The rule laid down in the case above cited has been uniformly followed by the supreme court of this state and by the district courts of appeal, and by the best considered decisions of the higher courts in other states. As the sale of intoxicating liquors to be used as a beverage may injure society and *689 impose a burden upon the state, it is uniformly held that no person can engage in that business of common right as in the sale of commodities which are classed as necessaries. There being no inherent right in a citizen to engage in the business of selling intoxicating liquors, he cannot complain of general laws which impose burdens, conditions and regulations upon its sale. Under such general laws a privilege may be conferred upon one class of persons which is denied to another class, provided there is good reason for such classification; and, as before stated, that is to a great extent a matter for the governing body of the city to determine. (Ex parte Murphy, 8 Cal.App. 440, [97 P. 199]; In re Kid, 5 Cal.App. 159, [89 P. 987];Sandys v. Williams, 46 Or. 327, [80 P. 642]; Ex parteChristensen, 85 Cal. 209, [24 P. 747], People v. Murry, 148 N. Y. 171, [42 N.E. 584].)
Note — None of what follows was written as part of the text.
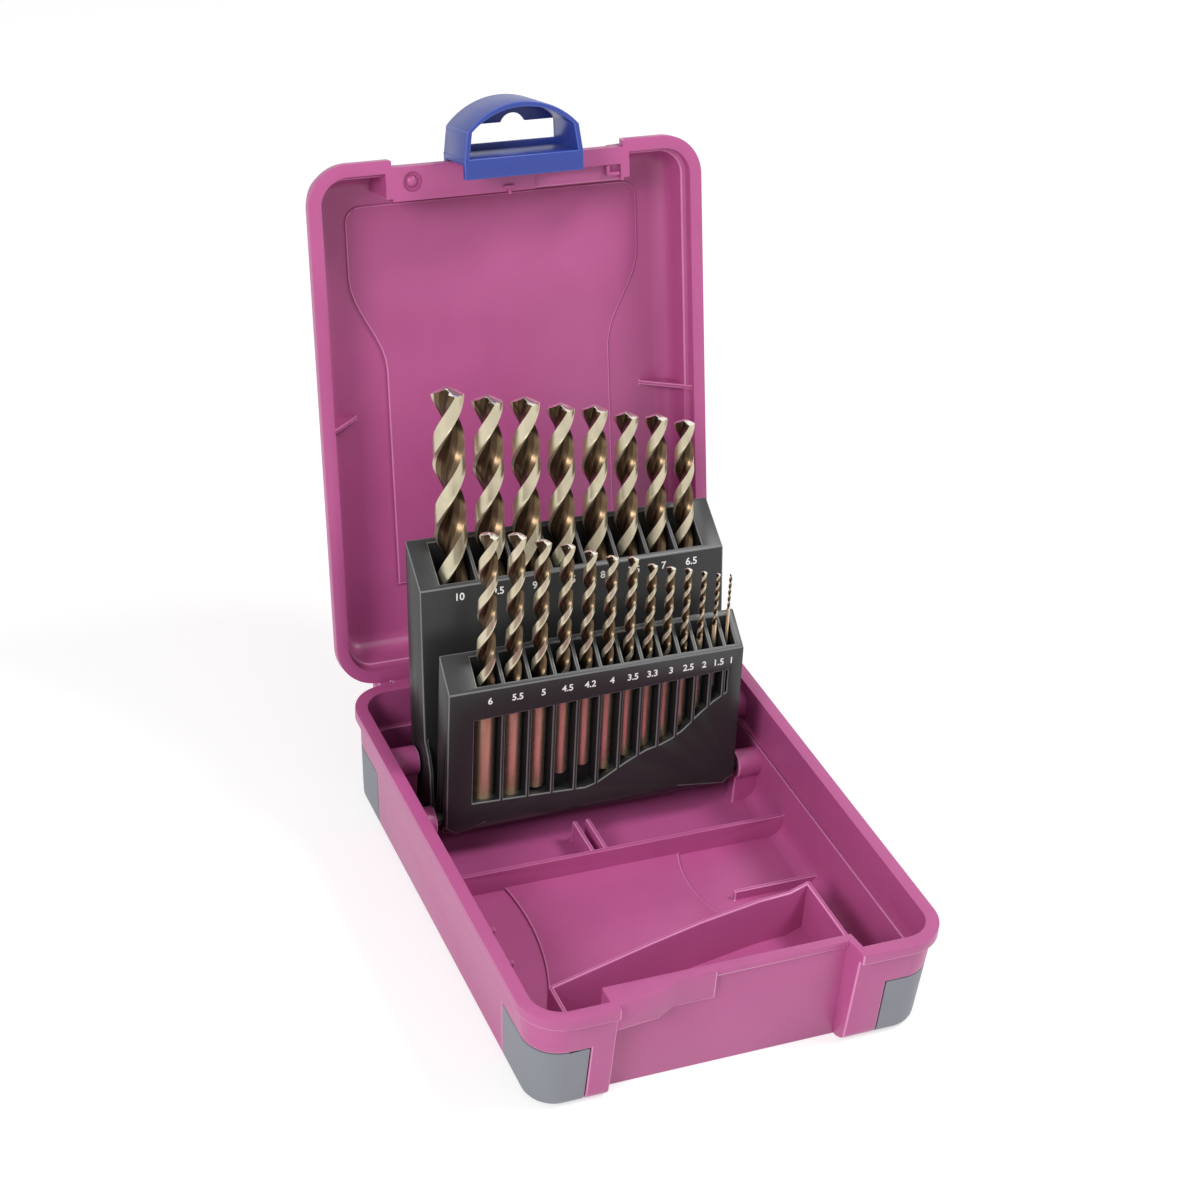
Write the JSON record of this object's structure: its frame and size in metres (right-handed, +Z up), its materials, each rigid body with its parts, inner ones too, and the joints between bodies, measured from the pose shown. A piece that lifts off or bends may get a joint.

The ordinance in question confines the right to obtain a license to sell intoxicating liquors at a bar to bona fide hotels within the territory. This was a classification that the governing body of the city had the right to make. The fact that the right to a license was limited to hotels in existence at the time of the passage of the ordinance might become a very material one in case of another bona fide hotel being erected or opened within the territory and applying for a license; but that question does not affect the right of appellant. He has no hotel, and therefore is not in a position to complain of any discrimination made by the ordinance as to hotels. (In re Kid,5 Cal.App. 159, [89 P. 987]; Ex parte Murphy, 8 Cal.App. 440, [97 P. 199]; Davidson v. Von Detten, 139 Cal. 467, [73 P. 189].)

We therefore conclude that the ordinance is not void as to the appellant, and the judgment is affirmed.

Hall, J., and Kerrigan, J., concurred.